Material:

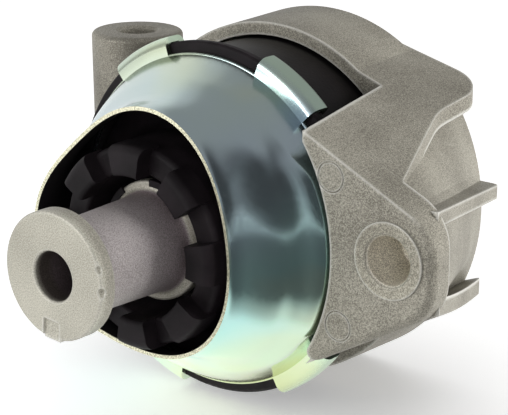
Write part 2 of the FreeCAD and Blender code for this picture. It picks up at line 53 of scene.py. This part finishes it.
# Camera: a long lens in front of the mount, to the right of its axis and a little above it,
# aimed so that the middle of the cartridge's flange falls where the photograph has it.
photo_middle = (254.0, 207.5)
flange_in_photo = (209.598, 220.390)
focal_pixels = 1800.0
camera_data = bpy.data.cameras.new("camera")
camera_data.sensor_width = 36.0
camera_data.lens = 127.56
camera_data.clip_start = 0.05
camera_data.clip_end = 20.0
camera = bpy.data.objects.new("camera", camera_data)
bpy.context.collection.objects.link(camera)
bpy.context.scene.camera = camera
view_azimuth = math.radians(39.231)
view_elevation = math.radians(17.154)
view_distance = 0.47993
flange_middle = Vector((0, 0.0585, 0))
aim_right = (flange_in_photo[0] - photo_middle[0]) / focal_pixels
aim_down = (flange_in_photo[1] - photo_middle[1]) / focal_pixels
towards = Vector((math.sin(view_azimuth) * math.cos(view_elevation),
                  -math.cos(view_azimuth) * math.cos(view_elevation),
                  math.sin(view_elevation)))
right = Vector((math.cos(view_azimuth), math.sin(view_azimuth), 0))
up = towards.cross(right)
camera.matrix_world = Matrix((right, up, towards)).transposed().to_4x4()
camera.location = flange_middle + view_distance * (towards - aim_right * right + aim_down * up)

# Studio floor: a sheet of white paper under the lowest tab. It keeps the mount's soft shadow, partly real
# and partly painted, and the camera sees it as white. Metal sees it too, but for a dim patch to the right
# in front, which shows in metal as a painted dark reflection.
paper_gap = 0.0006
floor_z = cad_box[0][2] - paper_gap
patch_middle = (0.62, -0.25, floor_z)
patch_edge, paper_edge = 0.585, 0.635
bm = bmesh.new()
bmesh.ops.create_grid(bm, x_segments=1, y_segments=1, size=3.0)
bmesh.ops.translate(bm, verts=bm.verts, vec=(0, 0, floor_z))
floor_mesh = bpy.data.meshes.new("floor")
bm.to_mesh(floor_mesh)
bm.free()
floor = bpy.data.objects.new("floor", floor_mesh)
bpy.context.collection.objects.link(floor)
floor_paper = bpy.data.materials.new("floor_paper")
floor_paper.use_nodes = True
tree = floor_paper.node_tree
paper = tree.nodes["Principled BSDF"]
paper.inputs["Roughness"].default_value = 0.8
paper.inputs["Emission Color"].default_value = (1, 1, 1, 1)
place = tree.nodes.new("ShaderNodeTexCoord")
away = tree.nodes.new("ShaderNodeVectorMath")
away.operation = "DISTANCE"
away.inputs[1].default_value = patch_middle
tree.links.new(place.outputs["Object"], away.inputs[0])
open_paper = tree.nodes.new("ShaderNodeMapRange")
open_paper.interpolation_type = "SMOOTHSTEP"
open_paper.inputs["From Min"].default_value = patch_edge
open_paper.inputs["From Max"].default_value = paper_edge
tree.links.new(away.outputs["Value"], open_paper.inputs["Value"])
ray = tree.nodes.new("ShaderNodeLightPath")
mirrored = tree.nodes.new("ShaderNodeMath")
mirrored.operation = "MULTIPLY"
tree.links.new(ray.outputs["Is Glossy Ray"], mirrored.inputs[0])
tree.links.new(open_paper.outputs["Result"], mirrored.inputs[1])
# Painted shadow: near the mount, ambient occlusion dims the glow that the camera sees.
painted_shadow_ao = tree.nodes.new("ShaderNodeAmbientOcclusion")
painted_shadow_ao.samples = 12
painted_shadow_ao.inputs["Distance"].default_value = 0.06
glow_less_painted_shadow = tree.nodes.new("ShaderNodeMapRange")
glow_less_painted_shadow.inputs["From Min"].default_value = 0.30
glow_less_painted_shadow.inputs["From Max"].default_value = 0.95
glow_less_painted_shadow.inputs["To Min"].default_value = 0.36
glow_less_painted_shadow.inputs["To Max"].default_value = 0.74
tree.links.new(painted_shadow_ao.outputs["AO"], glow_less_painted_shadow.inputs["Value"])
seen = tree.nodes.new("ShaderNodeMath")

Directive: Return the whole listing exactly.

Response to this exercise:
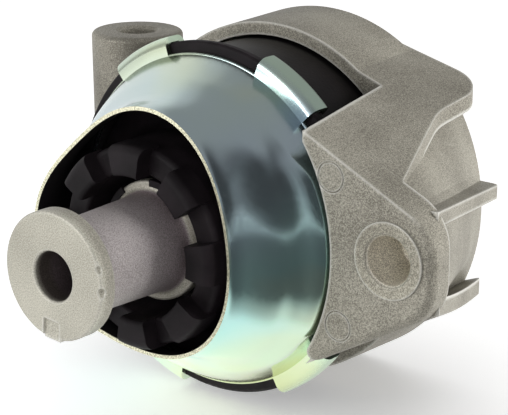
Write part 2 of the FreeCAD and Blender code for this picture. It picks up at line 53 of scene.py. This part finishes it.
# Camera: a long lens in front of the mount, to the right of its axis and a little above it,
# aimed so that the middle of the cartridge's flange falls where the photograph has it.
photo_middle = (254.0, 207.5)
flange_in_photo = (209.598, 220.390)
focal_pixels = 1800.0
camera_data = bpy.data.cameras.new("camera")
camera_data.sensor_width = 36.0
camera_data.lens = 127.56
camera_data.clip_start = 0.05
camera_data.clip_end = 20.0
camera = bpy.data.objects.new("camera", camera_data)
bpy.context.collection.objects.link(camera)
bpy.context.scene.camera = camera
view_azimuth = math.radians(39.231)
view_elevation = math.radians(17.154)
view_distance = 0.47993
flange_middle = Vector((0, 0.0585, 0))
aim_right = (flange_in_photo[0] - photo_middle[0]) / focal_pixels
aim_down = (flange_in_photo[1] - photo_middle[1]) / focal_pixels
towards = Vector((math.sin(view_azimuth) * math.cos(view_elevation),
                  -math.cos(view_azimuth) * math.cos(view_elevation),
                  math.sin(view_elevation)))
right = Vector((math.cos(view_azimuth), math.sin(view_azimuth), 0))
up = towards.cross(right)
camera.matrix_world = Matrix((right, up, towards)).transposed().to_4x4()
camera.location = flange_middle + view_distance * (towards - aim_right * right + aim_down * up)

# Studio floor: a sheet of white paper under the lowest tab. It keeps the mount's soft shadow, partly real
# and partly painted, and the camera sees it as white. Metal sees it too, but for a dim patch to the right
# in front, which shows in metal as a painted dark reflection.
paper_gap = 0.0006
floor_z = cad_box[0][2] - paper_gap
patch_middle = (0.62, -0.25, floor_z)
patch_edge, paper_edge = 0.585, 0.635
bm = bmesh.new()
bmesh.ops.create_grid(bm, x_segments=1, y_segments=1, size=3.0)
bmesh.ops.translate(bm, verts=bm.verts, vec=(0, 0, floor_z))
floor_mesh = bpy.data.meshes.new("floor")
bm.to_mesh(floor_mesh)
bm.free()
floor = bpy.data.objects.new("floor", floor_mesh)
bpy.context.collection.objects.link(floor)
floor_paper = bpy.data.materials.new("floor_paper")
floor_paper.use_nodes = True
tree = floor_paper.node_tree
paper = tree.nodes["Principled BSDF"]
paper.inputs["Roughness"].default_value = 0.8
paper.inputs["Emission Color"].default_value = (1, 1, 1, 1)
place = tree.nodes.new("ShaderNodeTexCoord")
away = tree.nodes.new("ShaderNodeVectorMath")
away.operation = "DISTANCE"
away.inputs[1].default_value = patch_middle
tree.links.new(place.outputs["Object"], away.inputs[0])
open_paper = tree.nodes.new("ShaderNodeMapRange")
open_paper.interpolation_type = "SMOOTHSTEP"
open_paper.inputs["From Min"].default_value = patch_edge
open_paper.inputs["From Max"].default_value = paper_edge
tree.links.new(away.outputs["Value"], open_paper.inputs["Value"])
ray = tree.nodes.new("ShaderNodeLightPath")
mirrored = tree.nodes.new("ShaderNodeMath")
mirrored.operation = "MULTIPLY"
tree.links.new(ray.outputs["Is Glossy Ray"], mirrored.inputs[0])
tree.links.new(open_paper.outputs["Result"], mirrored.inputs[1])
# Painted shadow: near the mount, ambient occlusion dims the glow that the camera sees.
painted_shadow_ao = tree.nodes.new("ShaderNodeAmbientOcclusion")
painted_shadow_ao.samples = 12
painted_shadow_ao.inputs["Distance"].default_value = 0.06
glow_less_painted_shadow = tree.nodes.new("ShaderNodeMapRange")
glow_less_painted_shadow.inputs["From Min"].default_value = 0.30
glow_less_painted_shadow.inputs["From Max"].default_value = 0.95
glow_less_painted_shadow.inputs["To Min"].default_value = 0.36
glow_less_painted_shadow.inputs["To Max"].default_value = 0.74
tree.links.new(painted_shadow_ao.outputs["AO"], glow_less_painted_shadow.inputs["Value"])
seen = tree.nodes.new("ShaderNodeMath")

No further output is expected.